Cryptocurrency: Scaling, Privacy [re: on whatever...]

other.arkitech other.arkitech at protonmail.com
Mon Dec 16 06:22:58 PST 2019


> yeah, so what's the 'next generation' solution?
>
> > a) they can be sharded signed and distributed out to query trees,
> > doesn't solve things long term.
> > b) utxo can be flag cutover coinbase input to empty chain, very unlikely.
> > c) chain protocols will evolve to effectively consensus mine
> > a utxo database, hashed checkpoint series, etc thereby
> > allowing tx's and blocks to be thrown away after the series
> > becomes too confirmed and locked to mine a different one.
> > Storage becomes mooted,
>
> The problem isn't storage per se. The thing is, all peers have to validate all transactions. And that may include all past transactions. It may seem pointless to revalidate old transactions but how do you arrive at the current state if you don't?

these views are aligned with the system I am developing, (correct me if I am wrong) which include a separation between public data and private data.
The private network, run on the same nodes that run the public protocol, made of encrypted P2P links celebrating private trading protocols.
These trading events would generate public transactions to be settled in the public ledger.
Private blockchains could be created among closed groups.
both open and restricted blockchains wouldn't reflect the past, just the current state.


>
> > the lingering limitation seems
> > to be estimating bandwidth the processing participants
> > need.
>
> I don't know. The problem is that 'peers' need to audit the whole system. And that takes resources. So peers start 'delegating' powers because that's more 'efficient', and we end up with the same central tyranny we have now.
>

Regarding peers in need to audit the whole system (or just a fraction of it)

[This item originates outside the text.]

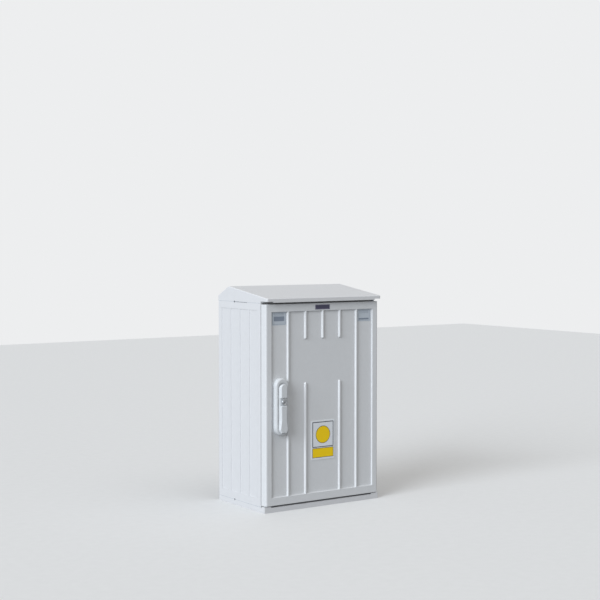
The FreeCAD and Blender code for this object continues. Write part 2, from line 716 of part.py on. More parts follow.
def make_door():
    """Ribbed door moulding: rounded tray with a sunk field, ribs and pivot bosses."""
    body = new_body("door_leaf")
    plan = sketch_on(body, "door_plan", "XY_Plane", "door_low")
    polygon(plan, [
        ("-door_edge", "door_rear"),
        ("-door_nose", "door_front"),
        ("door_nose", "door_front"),
        ("door_edge", "door_rear"),
    ])
    pad(body, plan, "door_high - door_low")
    round_upright_edges(body, "door_upright_edges", "door_nose", "door_front", "door_round")
    front = size("door_front")
    chamfer(body, "door_level_edges",
            lambda a, b: near(a.y, front) and near(b.y, front) and near(a.z, b.z),
            "door_chamfer")
    field = sketch_on(body, "door_field", "XZ_Plane", "-door_front")
    rectangle(field, "-field_edge", "field_edge", "field_low", "field_high")
    pocket(body, field, "field_depth", taper="-field_draft")
    inside = sketch_on(body, "door_inside", "XZ_Plane", "-door_rear")
    rectangle(inside, "-door_nose + skin", "door_edge - bevel_side - skin", "door_low + skin",
              "door_high - skin")
    pocket(body, inside, "door_rear - skin_rear", forwards=True)
    frame = sketch_on(body, "door_frame_inside", "XZ_Plane", "-skin_rear")
    rectangle(frame, "-door_nose + skin", "door_edge - bevel_side - skin", "door_low + skin",
              "door_high - skin")
    rectangle(frame, "-field_edge - skin", "field_edge + skin", "field_low - skin",
              "field_high + skin")
    pocket(body, frame, "skin_rear - frame_rear", forwards=True)
    run_out = "rib_foot"
    for number in (-2, 2):
        add_rib(body, f"full_rib_{number + 2}", f"{number} * rib_pitch",
                f"field_low - {run_out}", f"field_high + {run_out}", "none")
    for number in (-1, 0, 1):
        add_rib(body, f"upper_rib_{number + 1}", f"{number} * rib_pitch",
                "field_high - rib_upper_length", f"field_high + {run_out}", "low")
    for number in (-1, 1):
        add_rib(body, f"lower_rib_{number + 1}", f"{number} * rib_pitch",
                f"field_low - {run_out}", "field_low + rib_lower_length", "high")
    ring = sketch_on(body, "sealing_rib", "XZ_Plane", "-skin_rear")
    middle = "seal_width / 2"
    for shift in ("seal_rib / 2", "-seal_rib / 2"):
        rectangle(ring, f"-seal_edge + {middle} - ({shift})", f"seal_edge - {middle} + ({shift})",
                  f"seal_low + {middle} - ({shift})", f"seal_high - {middle} + ({shift})")
    pad(body, ring, "flange_front - seal_thickness - seal_clear - skin_rear", backwards=True)
    for name, level, upwards in (("lower_boss", "door_low", True),
                                 ("upper_boss", "door_high", False)):
        boss = sketch_on(body, name, "XY_Plane", level)
        rectangle(boss, "pivot_x - bush_diameter / 2 - skin / 2", "door_nose - skin / 2",
                  "frame_rear - skin / 2", "pivot_y + bush_diameter / 2 + skin / 2")
        pad(body, boss, "bush_length", backwards=not upwards)
        bore = sketch_on(body, name + "_bore", "XY_Plane", level)
        circle(bore, "pivot_x", "pivot_y", "bush_diameter / 2")
        pocket(body, bore, "bush_length", forwards=upwards)
    relief = sketch_on(body, "hinge_relief", "XY_Plane", "door_low")
    polygon(relief, [
        ("door_edge", "door_rear"),
        ("door_edge - bevel_side", "door_rear"),
        ("door_edge", "door_rear - bevel_back"),
    ])
    pocket(body, relief, "door_high - door_low", forwards=True)
    hub_hole = sketch_on(body, "hub_hole", "XZ_Plane", "-field_front")
    circle(hub_hole, "handle_x", "hub_level", "hub_diameter / 2 + hub_clear")
    pocket(body, hub_hole, "skin")
    return body


def make_handle_base():
    """Long round-ended escutcheon with a shallow trough round the lever."""
    body = new_body("handle_base")
    outline = sketch_on(body, "handle_outline", "XZ_Plane", "-field_front")
    slot(outline, "handle_x", "handle_low", "handle_high", "handle_width / 2")
    pad(body, outline, "handle_rise")
    front = size("handle_front")
    fillet(body, "handle_front_edge",
           lambda a, b: near(a.y, front) and near(b.y, front), "handle_round")
    trough = sketch_on(body, "handle_trough", "XZ_Plane", "-handle_front")
    slot(trough, "handle_x", "handle_low + trough_foot", "hub_level + trough_width / 2",
         "trough_width / 2")
    pocket(body, trough, "trough_depth")
    bore = sketch_on(body, "handle_bore", "XZ_Plane", "-trough_floor")
    circle(bore, "handle_x", "hub_level", "hub_diameter / 2 + hub_clear")
    pocket(body, bore, "field_front - trough_floor")
    return body


def make_hub():
    """Turning hub: shaft, tail in the lock case and knuckle for the lever."""
    body = new_body("handle_hub")
    shaft = sketch_on(body, "hub_shaft", "XZ_Plane", "-skin_rear")
    circle(shaft, "handle_x", "hub_level", "hub_diameter / 2")
    pad(body, shaft, "skin_rear - trough_floor")
    tail = sketch_on(body, "hub_tail", "XZ_Plane", "-skin_rear - tail_reach")
    circle(tail, "handle_x", "hub_level", "tail_diameter / 2")
    pad(body, tail, "tail_reach")
    stem = sketch_on(body, "hub_stem", "YZ_Plane", "handle_x")
    rectangle(stem, "lever_axis", "trough_floor", "hub_level - knuckle_radius",
              "hub_level + knuckle_radius")
    pad(body, stem, "knuckle_width", midplane=True)
    knuckle = sketch_on(body, "hub_knuckle", "YZ_Plane", "handle_x")
    circle(knuckle, "lever_axis", "hub_level", "knuckle_radius")
    pad(body, knuckle, "knuckle_width", midplane=True)
    eye = sketch_on(body, "hub_eye", "YZ_Plane", "handle_x")
    circle(eye, "lever_axis", "hub_level", "cross_pin / 2 + pin_clear")
    pocket(body, eye, "knuckle_width", midplane=True)
    return body


def make_lever():
    """Lever with a round head, a window across it for the lock and a flared grip end."""
    body = new_body("handle_lever")
    outline = sketch_on(body, "lever_outline", "XZ_Plane", "-lever_rear")
    head = "hub_level + lever_width / 2"
    left_side = [
        ("lever_width", head),
        ("lever_width", "window_low - 2 * window_round"),
        ("lever_waist", "window_low - 2 * window_round - lever_neck"),
        ("lever_waist", "lever_low + lever_shoulder"),
        ("lever_flare", "lever_low + lever_cheek"),
        ("lever_flare - 2 * lever_toe", "lever_low"),
        ("2 * lever_notch", "lever_low"),
    ]
    polygon(outline, [(f"handle_x - ({across}) / 2", up) for across, up in left_side]
            + [("handle_x", "lever_low + lever_notch")]
            + [(f"handle_x + ({across}) / 2", up) for across, up in reversed(left_side)])
    pad(body, outline, "lever_thickness")
    top = size(head)
    fillet(body, "lever_head_corners",
           lambda a, b: near(a.z, top) and near(b.z, top) and near(a.x, b.x),
           "lever_width * head_share")
    front = size("lever_front")
    low, high = size("window_low"), size("window_high")
    window = sketch_on(body, "lever_window", "YZ_Plane", "handle_x")
    rectangle(window, "lever_front", "window_rear", "window_low", "window_high")
    pocket(body, window, "lever_flare", midplane=True)
    fillet(body, "window_corners",
           lambda a, b: near(a.x, b.x) and near(a.z, b.z) and near(min(a.y, b.y), front)
           and (near(a.z, low) or near(a.z, high)),
           "window_round")
    fillet(body, "lever_front_edges",
           lambda a, b: near(a.y, front) and near(b.y, front), "lever_round")
    heel = sketch_on(body, "lever_heel", "YZ_Plane", "handle_x")
    polygon(heel, [
        ("lever_rear", head),
        ("lever_rear", "hub_level + heel_rise"),
        ("lever_rear - heel_reach", head),
    ])
    pocket(body, heel, "lever_width", midplane=True)
    fork = sketch_on(body, "lever_fork", "YZ_Plane", "handle_x")
    room = "(knuckle_radius + knuckle_clear)"
    rectangle(fork, "lever_axis - knuckle_clear", "lever_rear", f"hub_level - {room}", head)
    pocket(body, fork, "knuckle_width + 2 * knuckle_clear", midplane=True)
    socket = sketch_on(body, "lever_socket", "YZ_Plane", "handle_x")
    circle(socket, "lever_axis", "hub_level", room)
    pocket(body, socket, "knuckle_width + 2 * knuckle_clear", midplane=True)
    eye = sketch_on(body, "lever_eye", "YZ_Plane", "handle_x")
    circle(eye, "lever_axis", "hub_level", "cross_pin / 2")
    pocket(body, eye, "lever_width", midplane=True)
    return body


def make_lock():
    """Cross pin, lock barrel and turning plug on the lever."""
    keep("cross_pin", rod("lever_cross_pin", "cross_pin / 2", "lever_width",
                          "handle_x - lever_width / 2", "lever_axis", "hub_level", "X"))
    barrel = rod("barrel_outside", "barrel_diameter / 2", "barrel_rise", "handle_x",
                 "window_rear - barrel_rise", "window_mid", "Y")
    bore = rod("barrel_bore", "plug_diameter / 2 + pin_clear", "barrel_rise", "handle_x",
               "window_rear - barrel_rise", "window_mid", "Y")
    cut("lock_barrel", barrel, bore)
    keep("key_plug", rod("plug", "plug_diameter / 2", "plug_rise - plug_seat", "handle_x",
                         "window_rear - plug_rise", "window_mid", "Y"))


def make_lock_case():
    """Closed lock case behind the skin, with rods drawn in and their guides."""
    block = box("case_block", "handle_x - case_width / 2", "handle_x + case_width / 2",
                "skin_rear", "skin_rear + case_depth", "hub_level - case_height / 2",
                "hub_level + case_height / 2")
    socket = rod("case_socket", "tail_diameter / 2 + hub_clear", "tail_reach + hub_clear",
                 "handle_x", "skin_rear", "hub_level", "Y")
    cut("lock_case", block, socket)
    keep("lock_rod_upper", rod("upper_rod", "rod_diameter / 2",
                               "rod_top - hub_level - case_height / 2",
                               "handle_x", "rod_y", "hub_level + case_height / 2"))
    keep("lock_rod_lower", rod("lower_rod", "rod_diameter / 2",
                               "hub_level - case_height / 2 - rod_bottom",
                               "handle_x", "rod_y", "rod_bottom"))
    for label, level in (("rod_guide_upper", "guide_high"), ("rod_guide_lower", "guide_low")):
        guide = box(label + "_block", "handle_x - guide_width / 2", "handle_x + guide_width / 2",
                    "skin_rear", "skin_rear + guide_depth", f"{level} - guide_height / 2",
                    f"{level} + guide_height / 2")
        bore = rod(label + "_bore", "rod_diameter / 2 + rod_clear", "guide_height",
                   "handle_x", "rod_y", f"{level} - guide_height / 2")
        cut(label, guide, bore)


def write_pieces():
    """Check every object and write each node's shape."""
    document.recompute()
    for item in document.Objects:
        if "Invalid" in item.State or "Error" in item.State:
            raise RuntimeError(f"{item.Name} failed: {item.State}")
    for piece in pieces:
        if piece.Shape.isNull() or not piece.Shape.isValid():
            raise RuntimeError(f"{piece.Label} has no valid shape")
    os.makedirs("parts", exist_ok=True)
    for piece in pieces:
        piece.Shape.exportStep(f"parts/{piece.Label}.step")


fill_sheet()
make_base()
make_side_wall("left_wall", -1)
make_side_wall("right_wall", 1)
make_rear_wall()
make_inserts()
make_rails()
make_seal()
make_roof()
make_pivots()
make_door()
make_handle_base()
make_hub()
make_lever()
make_lock()
make_lock_case()
write_pieces()
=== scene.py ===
"""Looks of the thermoset enclosure: finishes, sign, labels, seams, screws, light and camera.

Metres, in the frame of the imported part: +X right, +Y back, +Z up, origin at the middle of the base.
"""
import math

import bpy
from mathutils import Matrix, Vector


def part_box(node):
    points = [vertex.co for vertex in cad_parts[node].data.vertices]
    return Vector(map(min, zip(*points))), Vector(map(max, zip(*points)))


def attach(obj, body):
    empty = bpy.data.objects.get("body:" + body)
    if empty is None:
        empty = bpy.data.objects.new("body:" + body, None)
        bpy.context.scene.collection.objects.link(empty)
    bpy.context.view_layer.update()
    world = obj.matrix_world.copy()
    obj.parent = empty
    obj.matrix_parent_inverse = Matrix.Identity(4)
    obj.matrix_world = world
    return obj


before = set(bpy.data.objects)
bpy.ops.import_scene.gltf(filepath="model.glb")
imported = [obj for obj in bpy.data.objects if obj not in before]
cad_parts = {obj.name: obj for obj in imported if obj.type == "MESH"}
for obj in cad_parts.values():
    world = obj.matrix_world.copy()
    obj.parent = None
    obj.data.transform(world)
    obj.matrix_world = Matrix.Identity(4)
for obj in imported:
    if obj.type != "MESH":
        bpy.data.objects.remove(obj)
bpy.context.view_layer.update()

MM = 0.001
TURN = 2 * math.pi


def linear(hex_colour):
    """Linear RGBA of an sRGB hex colour."""
    channels = [int(hex_colour[i:i + 2], 16) / 255 for i in (1, 3, 5)]
    return [c / 12.92 if c <= 0.04045 else ((c + 0.055) / 1.055) ** 2.4 for c in channels] + [1.0]


def add_node(tree, kind, inputs=None, **settings):
    """Add a node with its settings; an input is a value or the socket it is linked to."""
    node = tree.nodes.new(kind)
    for name, value in settings.items():
        setattr(node, name, value)
    for name, value in (inputs or {}).items():
        if isinstance(value, bpy.types.NodeSocket):
            tree.links.new(value, node.inputs[name])
        else:
            node.inputs[name].default_value = value
    return node


def start_material(name):
    """An empty node material with its shader and the object's own coordinates in metres."""
    material = bpy.data.materials.new(name)
    material.use_nodes = True
    tree = material.node_tree
    tree.nodes.clear()
    shader = add_node(tree, "ShaderNodeBsdfPrincipled")
    add_node(tree, "ShaderNodeOutputMaterial", {"Surface": shader.outputs["BSDF"]})
    place = add_node(tree, "ShaderNodeTexCoord").outputs["Object"]
    return material, tree, shader, place


# Thermoset: glass-fibre polyester pressed in a hot polished mould. The surface is satin, the
# fibres show as a very faint mottle under the skin, and the skin has a fine orange peel. The
# inner corners are darkened with painted shade from ambient occlusion.
FIBRE_MOTTLE = 14 * MM
FIBRE_LENGTH = 5 * MM
ORANGE_PEEL = 1.6 * MM
PEEL_DEPTH = 0.25 * MM
MOULDED_EDGE = 0.7 * MM
# Painted shade: how far the ambient occlusion reaches, and the grey that corners darken towards.
SHADE_REACH = 6 * MM
CORNER_SHADE_GREY = "#7f8284"
POLYESTER_IOR = 1.52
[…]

As part of scalability solution I am spinning around the following idea:

as the network grows and reach say 10000 nodes, it would split in two consensus clusters of 5000 nodes each. Each side is isolated network caring each one about half of the ledger. Tx would be relayed to the appropriate cluster or partition. Tx involving 2 clusters would require a temporal connection to a random node in the other cluster to perform an atomic validation.

Then, as the 2 clusters grow in nodes reaching 10000 each, another split would happen automatically leaving 4 networks (4 blockchains) caring each one about 1/4th of the global ledger.

Applying this model recursively a mass-adoption situation would consist on 1.000.000 network of 10.000 nodes each, totalling 10B nodes, each network caring on one millionth of the global ledger.

what problems I am not foreseeing this approach imply?